Voice Generation (Step 6: Narration & Dialogue)
Model: gemini-3.1-flash-tts-preview via genmedia-voice generate
- Voice selection TBD after character profiles are finalized
- Narrator voice: Need dry, clinical, measured — candidates: Fenrir (authoritative, measured), Enceladus, or Schedar. Will audition in Step 3.
- Bellhop voice: Need uptight, precise — shorter lines
- Inspector voice: Need pompous, clipped — brief appearances only
- 800-char limit per call — split longer narration passages
Music Generation (Step 6: Score)
Primary: lyria-3-pro-preview (Lyria 3 Pro)
- ~2:30 duration — sufficient for full musical arc segments
- Use for: Main score (quirky plucked strings / glockenspiel motif per editor’s musical arc)
Secondary: lyria-3-clip-preview (Lyria 3 Clip)

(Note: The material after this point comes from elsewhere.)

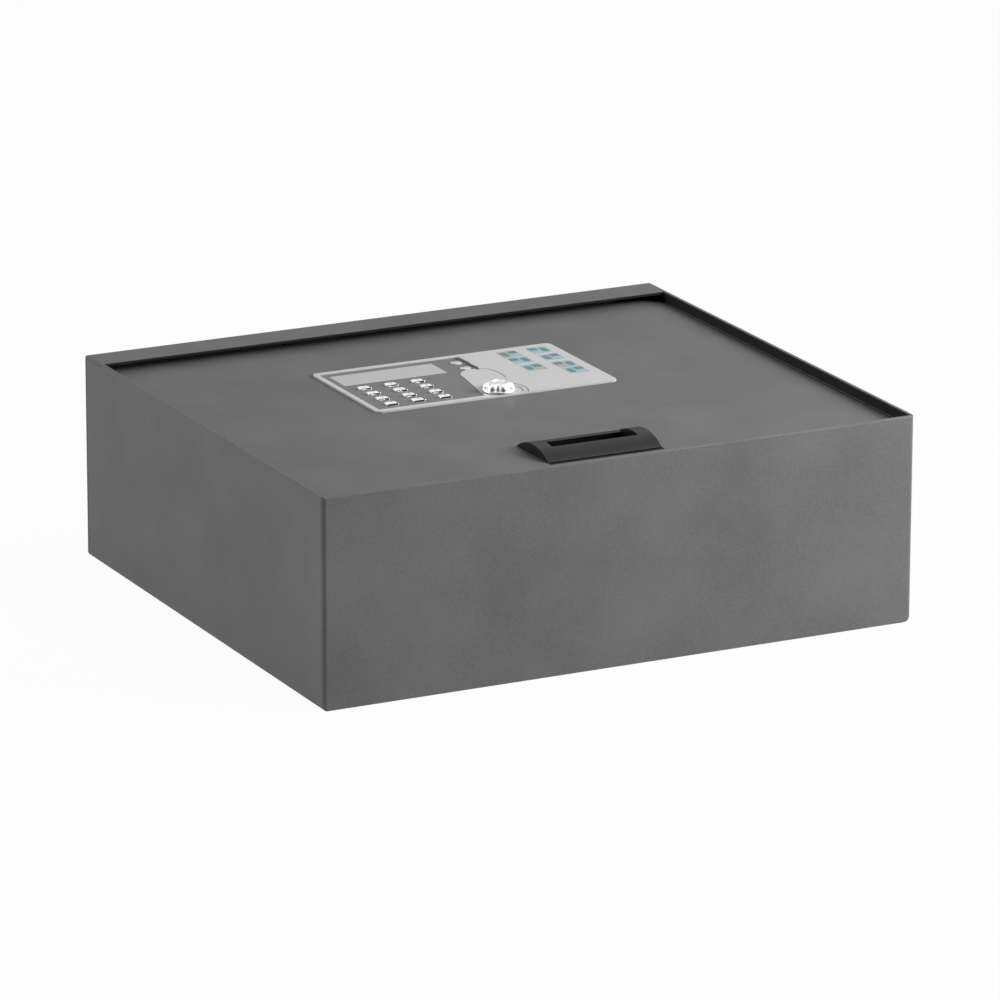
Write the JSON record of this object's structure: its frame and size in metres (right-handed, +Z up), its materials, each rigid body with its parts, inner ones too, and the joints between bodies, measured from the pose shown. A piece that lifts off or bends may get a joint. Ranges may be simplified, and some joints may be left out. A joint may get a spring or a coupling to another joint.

- ~30s clips — use for specific SFX stingers or bridge cues
Wes Anderson Prompt DNA
Every image and video prompt MUST include these Tone Anchor keywords (pending final Tone Contract from rho-idea, these are my technical recommendations):
Wes Anderson style, meticulous symmetry, centered composition,
pastel color palette, flat wide-angle lens, locked tripod shot,
warm soft lighting, whimsical, deadpan, precise staging
Anti-Drift Keywords (Genre Counterbalance)
Models will try to make this dramatic/moody. Fight it with:
bright even lighting, NO shadows, NO dramatic contrast,
NO cinematic depth of field, flat perspective,
saturated pastels, theatrical staging, comedy
Ferret-Specific Prompts
To combat anthropomorphism bias:
realistic white ferret, no cartoon features, no googly eyes,
natural animal proportions, literal ferret behavior
Reference Budget Strategy (Per Shot Type)
| Shot Type | Ref 1 | Ref 2 | Ref 3 |
|---|---|---|---|
| Bellhop solo | bellhop_sheet.png | hotel_setting.png | (available) |
| Ferret solo | ferret_sheet.png | hotel_setting.png | (available) |
| Aftermath/environment | hotel_setting.png | (available) | (available) |
| Bellhop + Inspector | bellhop_sheet.png | inspector_sheet.png | hotel_setting.png |
| Insert (bell, clock, ledger) | object_ref.png | hotel_setting.png | (available) |
Budget is comfortable for every shot type. Never exceeds 3.
Production Efficiency Notes
- Python orchestration — all batch generation scripts will use
/workspace/tools/genmedia.pywrapper, never raw bash loops (quote-safe prompts with special characters). - Overhang Principle — every shot generated with +4s (2s pre-roll + 2s post-roll) for trim flexibility.
- QA Helper delegation — batch generation execution and verify-dailies checks will be delegated to a qa-helper agent per the Rule of 10.
- Skip-existing — all scripts use
skip_existing=True(default) for safe re-runs after partial failures. - Shot manifest —
shot-manifest.jsongenerated alongside principal photography scripts for verify-dailies gate.